▸ **Work instructions**
Within the data below, state how many lines contain the string "that". Provide the number only.

▸ **Provided entries**

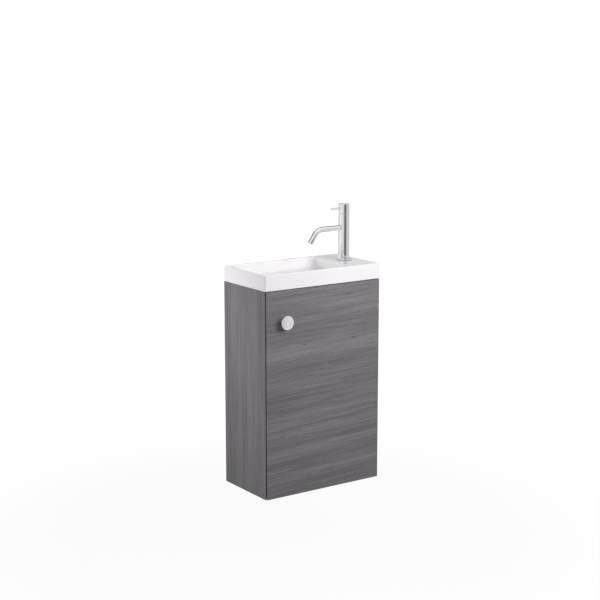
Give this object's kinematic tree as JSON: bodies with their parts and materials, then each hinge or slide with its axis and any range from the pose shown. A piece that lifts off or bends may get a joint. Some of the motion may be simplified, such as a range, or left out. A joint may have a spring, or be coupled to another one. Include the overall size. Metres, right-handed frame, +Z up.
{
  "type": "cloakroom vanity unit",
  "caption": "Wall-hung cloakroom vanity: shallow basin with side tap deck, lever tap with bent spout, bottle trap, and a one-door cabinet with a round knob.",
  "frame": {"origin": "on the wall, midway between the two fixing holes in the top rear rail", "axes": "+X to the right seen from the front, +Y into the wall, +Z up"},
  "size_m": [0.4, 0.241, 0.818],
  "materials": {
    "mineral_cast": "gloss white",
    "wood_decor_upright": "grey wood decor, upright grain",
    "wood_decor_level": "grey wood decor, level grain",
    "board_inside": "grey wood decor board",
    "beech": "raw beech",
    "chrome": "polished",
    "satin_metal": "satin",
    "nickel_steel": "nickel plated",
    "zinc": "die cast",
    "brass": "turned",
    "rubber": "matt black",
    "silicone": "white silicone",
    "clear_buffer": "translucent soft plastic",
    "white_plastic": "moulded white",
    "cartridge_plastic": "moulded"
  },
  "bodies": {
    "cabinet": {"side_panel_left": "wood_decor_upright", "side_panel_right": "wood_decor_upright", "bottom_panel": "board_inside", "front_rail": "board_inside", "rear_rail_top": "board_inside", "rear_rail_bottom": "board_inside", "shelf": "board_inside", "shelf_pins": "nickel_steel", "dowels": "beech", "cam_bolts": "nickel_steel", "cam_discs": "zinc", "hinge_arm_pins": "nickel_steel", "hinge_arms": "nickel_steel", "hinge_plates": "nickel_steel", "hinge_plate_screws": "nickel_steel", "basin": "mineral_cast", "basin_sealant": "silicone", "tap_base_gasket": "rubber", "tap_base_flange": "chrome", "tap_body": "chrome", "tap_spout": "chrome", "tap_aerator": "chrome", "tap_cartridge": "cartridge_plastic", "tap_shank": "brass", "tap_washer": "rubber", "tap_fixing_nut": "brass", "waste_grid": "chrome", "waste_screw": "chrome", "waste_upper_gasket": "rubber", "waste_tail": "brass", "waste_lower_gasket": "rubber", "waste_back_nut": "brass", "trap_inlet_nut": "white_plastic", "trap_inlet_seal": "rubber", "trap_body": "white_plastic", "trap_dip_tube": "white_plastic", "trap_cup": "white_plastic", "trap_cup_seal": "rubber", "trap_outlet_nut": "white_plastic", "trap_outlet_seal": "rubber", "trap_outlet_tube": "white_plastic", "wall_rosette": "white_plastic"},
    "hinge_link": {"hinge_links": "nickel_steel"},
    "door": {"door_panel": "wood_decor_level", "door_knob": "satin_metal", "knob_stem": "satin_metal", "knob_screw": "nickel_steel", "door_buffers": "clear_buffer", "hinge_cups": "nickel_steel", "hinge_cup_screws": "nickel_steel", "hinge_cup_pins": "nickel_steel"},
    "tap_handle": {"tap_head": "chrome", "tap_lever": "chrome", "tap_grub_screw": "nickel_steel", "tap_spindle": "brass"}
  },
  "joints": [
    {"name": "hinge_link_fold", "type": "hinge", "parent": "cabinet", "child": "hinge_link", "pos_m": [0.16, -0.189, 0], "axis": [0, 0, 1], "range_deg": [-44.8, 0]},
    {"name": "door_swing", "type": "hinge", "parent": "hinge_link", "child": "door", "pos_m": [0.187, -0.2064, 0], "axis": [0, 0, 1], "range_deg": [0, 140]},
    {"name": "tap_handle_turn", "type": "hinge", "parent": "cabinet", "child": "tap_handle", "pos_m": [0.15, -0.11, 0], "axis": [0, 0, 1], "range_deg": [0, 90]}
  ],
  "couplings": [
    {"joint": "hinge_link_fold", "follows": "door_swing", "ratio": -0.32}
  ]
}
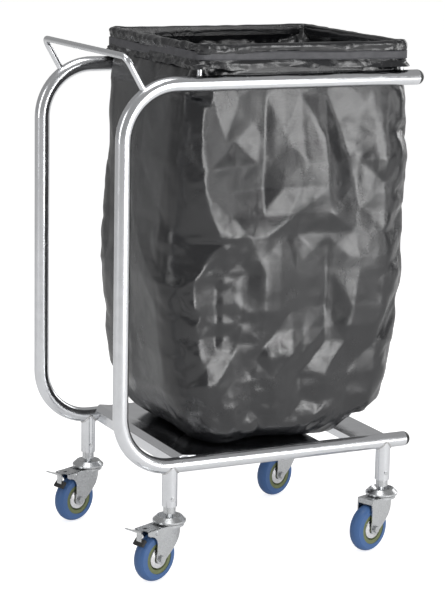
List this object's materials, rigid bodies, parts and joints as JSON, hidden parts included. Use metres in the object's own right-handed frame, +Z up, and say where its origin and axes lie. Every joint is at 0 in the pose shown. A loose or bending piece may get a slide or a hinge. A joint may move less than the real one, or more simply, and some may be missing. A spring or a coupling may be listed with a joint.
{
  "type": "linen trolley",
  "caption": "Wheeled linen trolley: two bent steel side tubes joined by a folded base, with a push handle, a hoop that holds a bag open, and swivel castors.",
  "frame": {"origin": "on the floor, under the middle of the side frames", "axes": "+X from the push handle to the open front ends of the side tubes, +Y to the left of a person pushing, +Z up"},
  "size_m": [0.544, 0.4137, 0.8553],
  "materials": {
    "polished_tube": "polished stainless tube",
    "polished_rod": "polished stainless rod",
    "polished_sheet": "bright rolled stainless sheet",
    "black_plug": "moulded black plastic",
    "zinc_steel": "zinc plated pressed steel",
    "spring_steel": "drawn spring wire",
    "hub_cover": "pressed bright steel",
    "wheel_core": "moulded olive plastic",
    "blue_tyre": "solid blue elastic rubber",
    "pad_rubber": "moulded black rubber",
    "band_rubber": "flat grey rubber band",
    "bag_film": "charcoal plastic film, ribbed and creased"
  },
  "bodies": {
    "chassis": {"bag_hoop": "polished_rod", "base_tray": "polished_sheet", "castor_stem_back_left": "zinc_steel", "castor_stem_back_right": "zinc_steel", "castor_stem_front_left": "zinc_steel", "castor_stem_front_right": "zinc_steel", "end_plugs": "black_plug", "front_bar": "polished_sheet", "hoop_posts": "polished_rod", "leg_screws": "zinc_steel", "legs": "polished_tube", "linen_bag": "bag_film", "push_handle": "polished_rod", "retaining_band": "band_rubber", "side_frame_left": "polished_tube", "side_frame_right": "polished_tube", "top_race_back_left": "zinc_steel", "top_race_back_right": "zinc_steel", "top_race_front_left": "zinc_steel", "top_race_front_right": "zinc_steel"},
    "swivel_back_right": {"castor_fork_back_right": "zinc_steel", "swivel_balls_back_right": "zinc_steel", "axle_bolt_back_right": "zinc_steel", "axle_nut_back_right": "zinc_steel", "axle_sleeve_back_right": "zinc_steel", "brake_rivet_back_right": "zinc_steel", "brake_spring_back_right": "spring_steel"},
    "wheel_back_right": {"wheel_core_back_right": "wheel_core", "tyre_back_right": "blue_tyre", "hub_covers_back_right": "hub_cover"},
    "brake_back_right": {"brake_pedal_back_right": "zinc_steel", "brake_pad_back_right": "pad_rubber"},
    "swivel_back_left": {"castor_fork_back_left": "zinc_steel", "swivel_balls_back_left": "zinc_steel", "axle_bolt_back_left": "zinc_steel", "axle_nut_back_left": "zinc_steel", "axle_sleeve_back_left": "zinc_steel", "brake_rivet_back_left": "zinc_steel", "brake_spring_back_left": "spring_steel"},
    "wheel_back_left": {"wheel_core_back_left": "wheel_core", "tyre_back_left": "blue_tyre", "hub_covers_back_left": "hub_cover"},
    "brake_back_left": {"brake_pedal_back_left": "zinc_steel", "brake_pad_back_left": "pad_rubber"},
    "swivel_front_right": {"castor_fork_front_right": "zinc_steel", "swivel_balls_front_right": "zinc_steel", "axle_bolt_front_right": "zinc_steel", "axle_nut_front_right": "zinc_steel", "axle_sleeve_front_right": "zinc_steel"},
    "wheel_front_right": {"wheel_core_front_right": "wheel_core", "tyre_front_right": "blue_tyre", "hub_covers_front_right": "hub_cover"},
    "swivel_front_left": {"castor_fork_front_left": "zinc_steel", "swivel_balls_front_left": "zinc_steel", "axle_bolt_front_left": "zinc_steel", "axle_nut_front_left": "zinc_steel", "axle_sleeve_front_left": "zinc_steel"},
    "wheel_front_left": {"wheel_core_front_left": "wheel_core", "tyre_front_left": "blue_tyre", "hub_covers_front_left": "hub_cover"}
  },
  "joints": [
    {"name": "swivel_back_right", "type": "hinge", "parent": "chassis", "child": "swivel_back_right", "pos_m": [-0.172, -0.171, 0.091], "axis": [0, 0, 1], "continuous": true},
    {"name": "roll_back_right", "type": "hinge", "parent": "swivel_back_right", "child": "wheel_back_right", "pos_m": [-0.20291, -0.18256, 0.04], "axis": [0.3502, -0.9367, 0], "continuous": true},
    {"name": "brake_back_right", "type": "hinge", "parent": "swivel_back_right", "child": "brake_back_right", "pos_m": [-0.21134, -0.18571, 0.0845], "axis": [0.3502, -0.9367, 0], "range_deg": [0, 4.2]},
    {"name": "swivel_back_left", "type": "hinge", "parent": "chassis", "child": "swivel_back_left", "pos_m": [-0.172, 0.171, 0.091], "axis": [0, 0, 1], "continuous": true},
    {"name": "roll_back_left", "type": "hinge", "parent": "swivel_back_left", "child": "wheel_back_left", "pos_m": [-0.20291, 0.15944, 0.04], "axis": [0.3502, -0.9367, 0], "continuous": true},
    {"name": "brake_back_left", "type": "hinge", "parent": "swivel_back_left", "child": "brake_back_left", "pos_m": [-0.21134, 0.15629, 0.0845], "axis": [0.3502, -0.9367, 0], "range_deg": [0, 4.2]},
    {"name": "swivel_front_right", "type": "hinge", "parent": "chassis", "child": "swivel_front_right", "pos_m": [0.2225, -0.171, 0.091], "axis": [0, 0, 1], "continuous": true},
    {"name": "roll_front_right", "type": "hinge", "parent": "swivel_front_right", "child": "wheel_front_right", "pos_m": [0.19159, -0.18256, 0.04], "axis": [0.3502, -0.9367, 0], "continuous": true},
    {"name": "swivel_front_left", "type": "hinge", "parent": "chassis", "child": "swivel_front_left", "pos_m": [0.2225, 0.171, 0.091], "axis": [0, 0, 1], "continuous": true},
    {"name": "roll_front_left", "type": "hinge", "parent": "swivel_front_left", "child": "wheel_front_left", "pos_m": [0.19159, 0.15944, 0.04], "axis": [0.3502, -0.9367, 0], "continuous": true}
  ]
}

▸ **Exercise output**
2